◆ **GIVEN DATA**:

(begin)

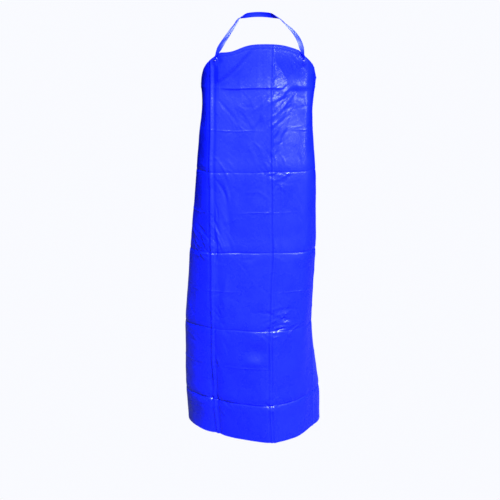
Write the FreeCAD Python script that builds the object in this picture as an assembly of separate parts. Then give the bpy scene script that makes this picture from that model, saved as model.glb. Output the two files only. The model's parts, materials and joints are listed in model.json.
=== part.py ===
# Butcher apron: one wide sheet of coated film that hangs in front of the wearer and wraps round both sides,
# held up by a flat neck strap that is gathered through two eyelets in the bib's corners.
#
# Millimetres. +Z is up, the wearer faces -Y, and "left" is the wearer's left, which is +X.
# The origin is on the wearer's centre line, level with the middle of the bib's top edge.
# The sheet is modelled as it is worn: a gently curved front, and two sides that turn back at the sheet's
# vertical packing creases, follow the waist round to the back, and open out towards the hem.
import FreeCAD, Part
import math
import os

Vector = FreeCAD.Vector

# --- the sheet -------------------------------------------------------------------------------------------
SHEET_LENGTH = 1200.0      # from the bib's top edge to the hem
SHEET_WIDTH = 900.0        # flat width of the skirt, side edge to side edge
FILM = 0.6                 # thickness of the coated film
CREASE_X = 140.0           # the side creases lie this far each side of the centre line
FRONT_Y = -125.0           # the middle of the front
FRONT_RADIUS = 342.0       # curve of the front, seen from above
HINGE_GAP = 0.8            # from a crease line to the film on each side of it

# --- the bib ---------------------------------------------------------------------------------------------
BIB_TOP_HALF = 111.0       # half of the top edge
BIB_RISE = 17.0            # the top edge's middle stands this far above its corners
ARMHOLE_AT_CREASE = 41.0   # depth of the armhole edge below the origin where it crosses the crease
ARMHOLE_MIDDLE = (-22.0, -98.0)   # a point (y, z) of the armhole edge beside the chest
WAIST_CORNER = (112.0, -255.0)    # (y, z) where the armhole edge ends behind the waist

# --- the sides: (z, half width, y of the widest place, radius of the back curve) from the top down --------
RIGHT_SECTIONS = (
    (-20.0, 173.0, -10.0, 105.0),
    (-230.0, 162.0, 0.0, 105.0),
    (-340.0, 162.0, 0.0, 105.0),
    (-800.0, 222.0, 10.0, 150.0),
    (-SHEET_LENGTH, 233.0, 10.0, 165.0),
)
LEFT_SECTIONS = (
    (-20.0, 171.0, -10.0, 105.0),
    (-230.0, 157.0, 0.0, 105.0),
    (-340.0, 157.0, 0.0, 105.0),
    (-800.0, 167.0, 5.0, 120.0),
    (-SHEET_LENGTH, 197.0, 10.0, 150.0),
)
FLAT_END = 50.0            # the last stretch of a side before its back edge is flat
SECTION_STEP = 115.0       # height of one ruled piece of a side

# --- hems and corner patches, welded to the inner face ---------------------------------------------------
HEM = 0.6                  # thickness of a hem or patch
WELD_GAP = 0.02            # between two welded layers
TOP_HEM = 15.0
EDGE_HEM = 8.0
PATCH_SIDE_X = 40.0        # a bib corner patch runs this far in from the crease
PATCH_DEPTH = 34.0         # and this far below the armhole edge's corner at the crease
TIE_PATCH = 48.0           # side of the square patch behind each waist corner
PATCH_CLEAR = 0.5          # between a patch and the hem beside it

# --- eyelets ---------------------------------------------------------------------------------------------
EYELET_BORE_R = 4.0
EYELET_WALL = 0.8
EYELET_FLANGE_R = 7.5
EYELET_CROWN = 1.2         # height of the domed flange above the film
EYELET_SEAT_GAP = 0.1      # flange to film
BARREL_CLEAR = 0.1         # barrel to the holes it passes through
WASHER_T = 0.8
LIP_OUT = 0.7              # the barrel's rolled end overhangs the washer by this
LIP_T = 0.6
BIB_EYELET_DROP = 12.0     # below the middle of the bib corner's sloping edge
TIE_EYELET_INSET = 22.0    # from the side's back edge, and from the waist corner's top edge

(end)

◆ **JOB**: Print all the data exactly.

◆ **WRITTEN REPLY**:
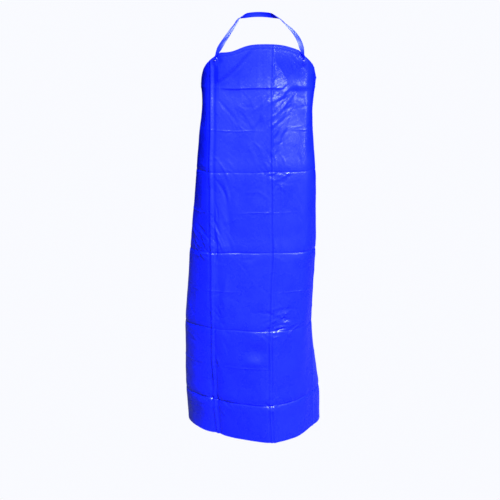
Write the FreeCAD Python script that builds the object in this picture as an assembly of separate parts. Then give the bpy scene script that makes this picture from that model, saved as model.glb. Output the two files only. The model's parts, materials and joints are listed in model.json.
=== part.py ===
# Butcher apron: one wide sheet of coated film that hangs in front of the wearer and wraps round both sides,
# held up by a flat neck strap that is gathered through two eyelets in the bib's corners.
#
# Millimetres. +Z is up, the wearer faces -Y, and "left" is the wearer's left, which is +X.
# The origin is on the wearer's centre line, level with the middle of the bib's top edge.
# The sheet is modelled as it is worn: a gently curved front, and two sides that turn back at the sheet's
# vertical packing creases, follow the waist round to the back, and open out towards the hem.
import FreeCAD, Part
import math
import os

Vector = FreeCAD.Vector

# --- the sheet -------------------------------------------------------------------------------------------
SHEET_LENGTH = 1200.0      # from the bib's top edge to the hem
SHEET_WIDTH = 900.0        # flat width of the skirt, side edge to side edge
FILM = 0.6                 # thickness of the coated film
CREASE_X = 140.0           # the side creases lie this far each side of the centre line
FRONT_Y = -125.0           # the middle of the front
FRONT_RADIUS = 342.0       # curve of the front, seen from above
HINGE_GAP = 0.8            # from a crease line to the film on each side of it

# --- the bib ---------------------------------------------------------------------------------------------
BIB_TOP_HALF = 111.0       # half of the top edge
BIB_RISE = 17.0            # the top edge's middle stands this far above its corners
ARMHOLE_AT_CREASE = 41.0   # depth of the armhole edge below the origin where it crosses the crease
ARMHOLE_MIDDLE = (-22.0, -98.0)   # a point (y, z) of the armhole edge beside the chest
WAIST_CORNER = (112.0, -255.0)    # (y, z) where the armhole edge ends behind the waist

# --- the sides: (z, half width, y of the widest place, radius of the back curve) from the top down --------
RIGHT_SECTIONS = (
    (-20.0, 173.0, -10.0, 105.0),
    (-230.0, 162.0, 0.0, 105.0),
    (-340.0, 162.0, 0.0, 105.0),
    (-800.0, 222.0, 10.0, 150.0),
    (-SHEET_LENGTH, 233.0, 10.0, 165.0),
)
LEFT_SECTIONS = (
    (-20.0, 171.0, -10.0, 105.0),
    (-230.0, 157.0, 0.0, 105.0),
    (-340.0, 157.0, 0.0, 105.0),
    (-800.0, 167.0, 5.0, 120.0),
    (-SHEET_LENGTH, 197.0, 10.0, 150.0),
)
FLAT_END = 50.0            # the last stretch of a side before its back edge is flat
SECTION_STEP = 115.0       # height of one ruled piece of a side

# --- hems and corner patches, welded to the inner face ---------------------------------------------------
HEM = 0.6                  # thickness of a hem or patch
WELD_GAP = 0.02            # between two welded layers
TOP_HEM = 15.0
EDGE_HEM = 8.0
PATCH_SIDE_X = 40.0        # a bib corner patch runs this far in from the crease
PATCH_DEPTH = 34.0         # and this far below the armhole edge's corner at the crease
TIE_PATCH = 48.0           # side of the square patch behind each waist corner
PATCH_CLEAR = 0.5          # between a patch and the hem beside it

# --- eyelets ---------------------------------------------------------------------------------------------
EYELET_BORE_R = 4.0
EYELET_WALL = 0.8
EYELET_FLANGE_R = 7.5
EYELET_CROWN = 1.2         # height of the domed flange above the film
EYELET_SEAT_GAP = 0.1      # flange to film
BARREL_CLEAR = 0.1         # barrel to the holes it passes through
WASHER_T = 0.8
LIP_OUT = 0.7              # the barrel's rolled end overhangs the washer by this
LIP_T = 0.6
BIB_EYELET_DROP = 12.0     # below the middle of the bib corner's sloping edge
TIE_EYELET_INSET = 22.0    # from the side's back edge, and from the waist corner's top edge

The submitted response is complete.